When U2 left the stage at the end of their Auckland concert Friday night Bono thanked the forty thousand strong stadium audience. “Thanks for allowing us to live life large. And we promise we will live it as large as we possibly can”.
U2 is a not just a big machine. In the music world it is a technological and economic colossus. Walking into the stadium through armies of security and helicopters hovering overhead there was a sense of the apocalyptic. The impact of seeing the ten storey metallic plasma screen – a cosmic backdrop for the band, glinting in the evening light – was awe inspiring. The concert had not begun yet but the vibe was up. A spontaneous Mexican wave swept the stadium audience as a rained-out Kanye West and his string section withdrew and the system was prepared for U2. The rain lifted before U2 hit the stage.
Right from the start of their international touring U2 have had a reputation for using cutting edge technology in their concerts. For the Vertigo concert the two technology stars were the plasma screen and the cell phone. The screen was a panoramic virtual canvas displaying images ranging from bisons to B52s. At one stage the screen just displayed the word COEXIST. The “c” was the Islamic crescent, the “x” was a Judaic Star of David and the “t” was the Christian cross.
At another point in the concert the audience were invited to text their names to support the ending of world poverty to a number displayed on the screen. Minutes later the names of members of the audience were scrolling behind the band as they launched into another song.

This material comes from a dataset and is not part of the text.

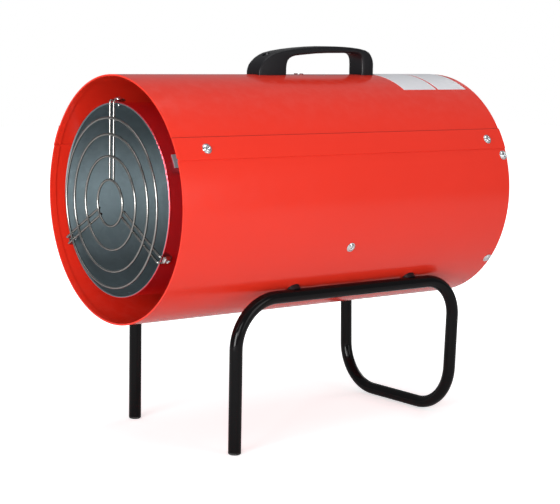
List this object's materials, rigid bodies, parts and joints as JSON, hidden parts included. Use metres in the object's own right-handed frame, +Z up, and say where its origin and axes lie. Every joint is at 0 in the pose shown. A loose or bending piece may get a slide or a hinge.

Some of us got into the music business to change the world. Most of us have settled for changing ourselves. But Bono thinks large. He’s been on the cover of Time magazine. Like any successful politician he knows his people; he does his home work. Born in the twilight of ‘the troubles’ U2 have stuck to their political guns. Over twenty years the U2 agenda has been kept intact – they are still relevant, still rock out and still have the power to touch and teach an audience.
After the show, through no fault of my own and a fortuitous chapter of hook-ups, I ended up at the U2 after-party in a swank Auckland hotel conference room. After accidentally elbowing Kanye West as I reached for an asparagus roll from the generous buffet, I ended up in a conversation circle with U2. Bono spoke about how the recent collaboration with Green Day on The Saints Are Coming was a chance “to work with a real fuckin’ band; they’re just like us – a garage band who all live just around the corner from each other like we do in Dublin.” The point of the collaboration was more than commercial. The song (beginning with the opening strains of The House of the Rising Sun) highlights the irresponsibility of the American administration’s slow response to the New Orleans hurricane Katrina tragedy as they simultaneously poured military resources into Iraq.
Bono also talked about singing One Tree Hill in Auckland where “the tree” has now been chain sawed into history. I mentioned that I had known Greg Carroll for whom the song was written (he was a roadie for the Narcs before going on to work with U2). When Greg was tragically killed in a car crash in Dublin U2 brought him home to New Zealand. Bono spoke about how the experience gave him a glimpse into the Maori world. “There’s a strong connection there between the Irish and Maori; something ancient.”
He is philosophical when he talks about the rain that had threatened the start of the concert. “It didn’t worry us” he said. “Rain is God’s glue – it’s democratising; it draws the band and the audience closer together”. Pure Irish ironic.
Sometimes it takes others to reflect back to us who and how we are. The U2 performance was peppered with references to New Zealand: “the long white cloud”, Cape Reinga and a quick plundering of Four Seasons in One Day. But the big moment was when (for the first time in eight years) the band played One Tree Hill.
Huge animated red, white and black kowhaiwhai patterns played on the plasma screen and showered the audience with light. Kowhaiwhai ten storeys high accompanied by Edge’s Celtic inspired, soaring, supersonic guitar. It was a moment full of grace.